A: Right, so this immortal was impressed by Hou Yi, so he gave him an elixir for immortality, but he didn’t want to be immortal without his wife and it was only a one-person kind of deal. He decided to not take it and instead kept it and have his wife, Chang’e be the keeper of the elixir to guard it. But one day when he was out doing something official like, official business or whatever, Chang’e was approached by Hou Yi’s apprentice who demanded that she give him the elixir. Instead of handing it over she took the potion herself and became immortal. Then, she ascended to the moon and so now people worship Chang’e as a kind of goddess of the moon to commemorate her bravery and quick thinking.

My family doesn’t worship her, but I guess it depends on other people or what you believe in, like I’m sure many people still worship gods in China, especially in more rural communities.

IC: What does your family do in mid-Autumn festival to celebrate it?

A: So, we gather together as a family and a popular tradition in China is eating mooncakes. Mooncakes are like… I’m going to call them pastries or like cakes that are made with really dense white lotus paste and most of the traditional ones have an egg yolk in the middle. Recently, there have been a lot of creative kind of recreations over the years. For example, recently, there have been mochi ones and like sesame flavoured ones.

IC: I miss mooncakes, like the ones without yolk. The ones with yolk are gross. Is there anything else your family does?

A: Same, we’re the minority. Uh, not really. It’s just mostly a nighttime celebration but lanterns are a part of the celebration, I think. When I was younger, I would go outside with an electric paper lantern and play around and hang them up. The reason why lanterns are important is not very well known. It seems to be that lanterns have become a symbol of the festival.

Background:

My informant is 23 years old and she is my friend from high school, which was in Hong Kong. She went to New York for college and graduated last year. She is currently working in Hong Kong.

Context:

I asked her about this tradition because I vaguely remember learning about Chinese traditions for Mid-Autumn Festival during Chinese class in high school. I also remember eating mooncakes in Hong Kong, even though my family didn’t celebrate it the same way. I thought it would be interesting to ask someone who comes from a Chinese/Hong Kong background to ask about the specifics since I don’t know much about it. All I knew was from textbooks designed for speakers learning it as a second language.

Thoughts:

Hearing my friend talk about how her family celebrates it and the traditions that she knows about was interesting to hear as different countries celebrate it differently. It was informative to learn about the story of Hou Yi and Chang’e and although worshipping the moon goddess is something everyone does, it was still interesting to learn about the tradition and the importance of the moon.
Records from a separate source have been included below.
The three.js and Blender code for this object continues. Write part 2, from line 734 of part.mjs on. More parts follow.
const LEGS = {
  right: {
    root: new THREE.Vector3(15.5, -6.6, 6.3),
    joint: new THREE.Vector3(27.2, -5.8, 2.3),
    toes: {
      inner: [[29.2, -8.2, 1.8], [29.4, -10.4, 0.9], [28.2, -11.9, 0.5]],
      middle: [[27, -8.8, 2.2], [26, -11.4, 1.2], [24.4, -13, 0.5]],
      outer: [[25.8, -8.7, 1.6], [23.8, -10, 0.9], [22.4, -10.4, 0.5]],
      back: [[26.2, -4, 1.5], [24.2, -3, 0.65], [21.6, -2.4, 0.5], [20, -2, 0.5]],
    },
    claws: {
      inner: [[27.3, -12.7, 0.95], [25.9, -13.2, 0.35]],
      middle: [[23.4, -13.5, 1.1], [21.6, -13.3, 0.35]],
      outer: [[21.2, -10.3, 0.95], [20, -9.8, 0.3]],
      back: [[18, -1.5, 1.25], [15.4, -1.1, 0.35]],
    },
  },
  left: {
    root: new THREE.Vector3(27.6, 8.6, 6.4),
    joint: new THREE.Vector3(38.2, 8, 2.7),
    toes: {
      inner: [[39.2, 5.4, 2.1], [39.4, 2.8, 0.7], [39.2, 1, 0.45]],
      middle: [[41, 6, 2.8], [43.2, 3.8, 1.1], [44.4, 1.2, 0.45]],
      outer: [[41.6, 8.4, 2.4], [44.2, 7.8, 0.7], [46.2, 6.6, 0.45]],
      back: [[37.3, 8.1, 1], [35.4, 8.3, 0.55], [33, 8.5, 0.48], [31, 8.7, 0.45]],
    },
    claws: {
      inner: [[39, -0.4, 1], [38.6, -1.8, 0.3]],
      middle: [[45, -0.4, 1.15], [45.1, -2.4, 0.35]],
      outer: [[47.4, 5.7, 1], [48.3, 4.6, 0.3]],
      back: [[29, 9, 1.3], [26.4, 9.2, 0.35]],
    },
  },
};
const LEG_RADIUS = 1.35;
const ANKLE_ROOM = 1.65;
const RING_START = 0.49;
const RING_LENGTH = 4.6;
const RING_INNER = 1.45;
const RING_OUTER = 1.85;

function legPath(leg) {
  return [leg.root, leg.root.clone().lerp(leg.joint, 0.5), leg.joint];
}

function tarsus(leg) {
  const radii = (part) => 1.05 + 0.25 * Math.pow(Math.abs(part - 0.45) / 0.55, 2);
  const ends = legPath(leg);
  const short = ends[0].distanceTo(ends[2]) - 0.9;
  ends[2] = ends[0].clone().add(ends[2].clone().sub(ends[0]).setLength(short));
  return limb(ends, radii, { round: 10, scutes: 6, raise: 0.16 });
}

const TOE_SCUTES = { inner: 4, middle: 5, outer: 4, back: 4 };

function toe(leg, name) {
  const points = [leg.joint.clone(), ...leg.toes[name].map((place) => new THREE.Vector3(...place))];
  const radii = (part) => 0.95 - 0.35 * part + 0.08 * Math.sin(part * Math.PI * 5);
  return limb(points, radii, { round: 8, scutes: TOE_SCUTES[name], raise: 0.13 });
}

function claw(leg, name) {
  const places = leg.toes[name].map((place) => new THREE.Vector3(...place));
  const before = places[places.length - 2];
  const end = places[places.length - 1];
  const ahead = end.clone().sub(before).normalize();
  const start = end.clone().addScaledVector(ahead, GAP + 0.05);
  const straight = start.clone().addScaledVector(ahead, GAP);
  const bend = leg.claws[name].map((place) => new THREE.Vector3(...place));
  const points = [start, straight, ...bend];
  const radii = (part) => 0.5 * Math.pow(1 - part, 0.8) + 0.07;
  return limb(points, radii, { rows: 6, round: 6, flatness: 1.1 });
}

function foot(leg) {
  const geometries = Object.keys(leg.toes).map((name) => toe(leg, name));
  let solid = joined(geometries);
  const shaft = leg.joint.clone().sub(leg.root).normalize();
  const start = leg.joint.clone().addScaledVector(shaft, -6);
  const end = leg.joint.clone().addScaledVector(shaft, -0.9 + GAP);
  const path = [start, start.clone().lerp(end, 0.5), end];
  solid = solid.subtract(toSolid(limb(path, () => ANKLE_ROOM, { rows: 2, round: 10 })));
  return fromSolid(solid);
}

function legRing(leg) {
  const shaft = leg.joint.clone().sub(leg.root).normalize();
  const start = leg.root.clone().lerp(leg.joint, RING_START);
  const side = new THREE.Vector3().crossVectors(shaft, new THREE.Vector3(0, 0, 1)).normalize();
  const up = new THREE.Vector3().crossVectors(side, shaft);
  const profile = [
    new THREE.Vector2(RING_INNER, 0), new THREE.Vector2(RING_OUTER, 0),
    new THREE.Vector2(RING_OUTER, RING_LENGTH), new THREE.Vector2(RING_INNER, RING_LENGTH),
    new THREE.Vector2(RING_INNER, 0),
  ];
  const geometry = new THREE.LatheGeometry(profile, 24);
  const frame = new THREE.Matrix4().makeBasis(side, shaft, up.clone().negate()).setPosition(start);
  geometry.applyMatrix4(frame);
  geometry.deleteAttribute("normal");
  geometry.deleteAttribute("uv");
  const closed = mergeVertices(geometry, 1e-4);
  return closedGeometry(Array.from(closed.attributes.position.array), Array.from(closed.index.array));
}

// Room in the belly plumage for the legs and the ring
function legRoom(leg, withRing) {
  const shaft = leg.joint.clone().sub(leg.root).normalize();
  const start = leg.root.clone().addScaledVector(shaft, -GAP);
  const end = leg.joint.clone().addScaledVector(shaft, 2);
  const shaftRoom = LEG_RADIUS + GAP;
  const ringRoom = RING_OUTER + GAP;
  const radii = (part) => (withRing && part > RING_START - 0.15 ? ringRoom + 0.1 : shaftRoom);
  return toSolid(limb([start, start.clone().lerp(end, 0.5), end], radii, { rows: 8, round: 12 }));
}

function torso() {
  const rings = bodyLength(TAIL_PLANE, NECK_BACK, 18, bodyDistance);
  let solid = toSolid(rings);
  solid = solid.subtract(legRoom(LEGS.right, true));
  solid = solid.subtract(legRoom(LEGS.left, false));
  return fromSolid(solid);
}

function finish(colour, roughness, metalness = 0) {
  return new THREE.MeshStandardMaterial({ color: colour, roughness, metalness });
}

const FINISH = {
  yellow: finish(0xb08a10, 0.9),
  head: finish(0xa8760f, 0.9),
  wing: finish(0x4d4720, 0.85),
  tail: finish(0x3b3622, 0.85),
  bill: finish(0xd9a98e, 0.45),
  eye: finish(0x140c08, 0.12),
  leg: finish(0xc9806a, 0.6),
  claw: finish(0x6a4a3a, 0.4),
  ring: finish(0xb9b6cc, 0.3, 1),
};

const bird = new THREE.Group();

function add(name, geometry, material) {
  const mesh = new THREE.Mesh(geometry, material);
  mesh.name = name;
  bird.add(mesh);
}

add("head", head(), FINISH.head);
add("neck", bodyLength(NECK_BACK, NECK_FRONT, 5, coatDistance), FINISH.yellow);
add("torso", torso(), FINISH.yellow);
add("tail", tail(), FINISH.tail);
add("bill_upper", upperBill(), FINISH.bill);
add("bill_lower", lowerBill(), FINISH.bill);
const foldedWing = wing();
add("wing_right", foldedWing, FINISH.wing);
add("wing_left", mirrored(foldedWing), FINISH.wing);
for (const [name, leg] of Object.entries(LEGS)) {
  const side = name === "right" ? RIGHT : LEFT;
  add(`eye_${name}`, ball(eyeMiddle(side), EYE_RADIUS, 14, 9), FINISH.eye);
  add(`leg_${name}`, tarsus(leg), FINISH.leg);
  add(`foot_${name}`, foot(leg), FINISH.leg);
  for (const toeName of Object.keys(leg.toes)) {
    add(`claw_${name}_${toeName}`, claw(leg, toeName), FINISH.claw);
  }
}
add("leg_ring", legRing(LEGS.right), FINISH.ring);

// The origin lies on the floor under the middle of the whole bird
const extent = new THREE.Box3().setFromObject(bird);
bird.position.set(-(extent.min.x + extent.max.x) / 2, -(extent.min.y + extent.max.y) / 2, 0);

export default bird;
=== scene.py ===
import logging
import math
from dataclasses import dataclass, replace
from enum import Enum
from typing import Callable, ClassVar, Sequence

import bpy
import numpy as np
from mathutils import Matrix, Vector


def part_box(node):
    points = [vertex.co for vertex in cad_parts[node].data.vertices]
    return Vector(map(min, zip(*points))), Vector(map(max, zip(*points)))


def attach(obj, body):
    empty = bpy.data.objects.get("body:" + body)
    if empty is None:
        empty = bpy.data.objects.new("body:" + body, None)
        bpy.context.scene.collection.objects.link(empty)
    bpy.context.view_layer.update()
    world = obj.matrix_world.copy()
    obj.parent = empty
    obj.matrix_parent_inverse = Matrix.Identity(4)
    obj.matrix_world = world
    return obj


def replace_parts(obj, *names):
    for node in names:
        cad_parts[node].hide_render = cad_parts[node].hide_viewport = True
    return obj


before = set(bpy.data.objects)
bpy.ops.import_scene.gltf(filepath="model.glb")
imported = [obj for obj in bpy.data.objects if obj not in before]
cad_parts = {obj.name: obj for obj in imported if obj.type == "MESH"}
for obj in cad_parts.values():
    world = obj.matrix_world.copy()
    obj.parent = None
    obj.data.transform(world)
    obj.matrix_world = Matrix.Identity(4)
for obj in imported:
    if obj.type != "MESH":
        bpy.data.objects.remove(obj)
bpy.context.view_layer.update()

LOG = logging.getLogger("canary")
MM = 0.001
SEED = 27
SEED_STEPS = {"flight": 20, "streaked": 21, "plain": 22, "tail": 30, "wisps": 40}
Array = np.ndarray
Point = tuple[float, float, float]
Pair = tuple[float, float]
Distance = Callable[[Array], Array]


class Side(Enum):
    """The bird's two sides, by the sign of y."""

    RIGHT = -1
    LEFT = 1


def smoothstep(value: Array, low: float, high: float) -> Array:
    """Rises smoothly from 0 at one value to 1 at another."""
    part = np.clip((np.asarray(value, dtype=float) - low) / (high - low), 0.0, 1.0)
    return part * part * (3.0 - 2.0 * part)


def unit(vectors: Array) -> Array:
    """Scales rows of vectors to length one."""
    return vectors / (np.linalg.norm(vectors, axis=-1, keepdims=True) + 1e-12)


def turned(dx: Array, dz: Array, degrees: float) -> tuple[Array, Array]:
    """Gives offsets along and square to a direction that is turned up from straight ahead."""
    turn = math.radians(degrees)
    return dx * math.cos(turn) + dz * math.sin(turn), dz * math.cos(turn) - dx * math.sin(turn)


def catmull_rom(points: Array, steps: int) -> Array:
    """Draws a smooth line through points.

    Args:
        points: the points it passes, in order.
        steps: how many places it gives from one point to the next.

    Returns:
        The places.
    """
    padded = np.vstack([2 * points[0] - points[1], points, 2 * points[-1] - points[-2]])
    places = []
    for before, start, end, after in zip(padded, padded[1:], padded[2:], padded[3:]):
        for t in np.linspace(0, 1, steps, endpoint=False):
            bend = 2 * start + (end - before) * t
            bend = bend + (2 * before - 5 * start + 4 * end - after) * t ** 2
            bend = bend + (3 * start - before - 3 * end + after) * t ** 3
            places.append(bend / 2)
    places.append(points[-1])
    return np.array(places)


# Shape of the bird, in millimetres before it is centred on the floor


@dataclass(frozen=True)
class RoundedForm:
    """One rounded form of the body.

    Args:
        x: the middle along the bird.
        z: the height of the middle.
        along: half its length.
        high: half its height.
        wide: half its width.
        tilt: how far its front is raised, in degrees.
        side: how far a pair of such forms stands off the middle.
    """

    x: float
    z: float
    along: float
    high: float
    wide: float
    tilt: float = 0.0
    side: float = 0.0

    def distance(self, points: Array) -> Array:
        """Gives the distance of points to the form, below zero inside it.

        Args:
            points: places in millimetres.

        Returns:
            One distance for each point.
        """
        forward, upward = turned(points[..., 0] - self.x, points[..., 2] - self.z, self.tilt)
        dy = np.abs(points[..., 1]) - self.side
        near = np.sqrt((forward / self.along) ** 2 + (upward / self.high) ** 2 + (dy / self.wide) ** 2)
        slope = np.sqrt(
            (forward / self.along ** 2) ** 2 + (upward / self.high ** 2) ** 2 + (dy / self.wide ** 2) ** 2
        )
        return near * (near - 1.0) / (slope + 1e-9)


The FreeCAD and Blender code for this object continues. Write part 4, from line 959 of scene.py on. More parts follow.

Legend behind Chinese Mid-Autumn Festival

The following story was told to me by my friend:

So in China we have the Mid-Autumn festival, as I am sure you have heard of, the mooncakes are famous. But, what a lot of people do not know is the myth of how it came to be. It all became long ago. There is a princess who lives on the moon in her moon castle with her little bunny. And as it goes, on the full moon -the 15th day of the month on the Lunar calendar- the princess could see Earth at its fullest. Every full moon she would look down at earth and she would always look at this one farmer and she eventually fell in love with him from afar. So one day, she went down to Earth and disguised herself as a human. Her and the farmer fell in love and she was happy on Earth. Then one day her brother noticed she was missing, so he searched for her and found her on Earth having married a mortal human. Outraged, he came down to Earth, and took her from her lover since it was a disgrace that a god would marry a human and he took her back to the moon. There, he imprisoned her in her castle and she could no longer see her lover. Eventually, the other gods felt bad for her because she was so very sad. So they made the agreement that in Autumn on the full moon she is allowed to go down once a year to visit her lover. So, the festival happens on the full moon on the 15th in Mid-Autumn every year and it is all about reunion and time with loved ones. 

Background: 

The informant is ½ Chinese and ½ French. While she spent the first 13 years of her life in Paris, she moved to Shanghai for high School to reconnect with her Chinese heritage. This story is one of her all time favorite stories from Chinese culture that her grandmother would tell her. She holds it very close to her. 

Context: 

The informant is a good friend of mine, and the conversation was held organically as she was reminiscing about things she loves about her culture one night over dinner at an Italian restaurant in downtown Los Angeles. 

My thoughts: 

I found this to be such a cute and lovely legend to how the festival came to be. Another one of my friends loves the Mid-Autumn festival. He is from Vietnam though, and while he never mentioned this moon princess story, he also loves the festival and what it signified for him and his friends and family spending time together. I love how this festival brings up such good memories for many of the people I have spoken to and it shows such a wholesome lineage between cultures.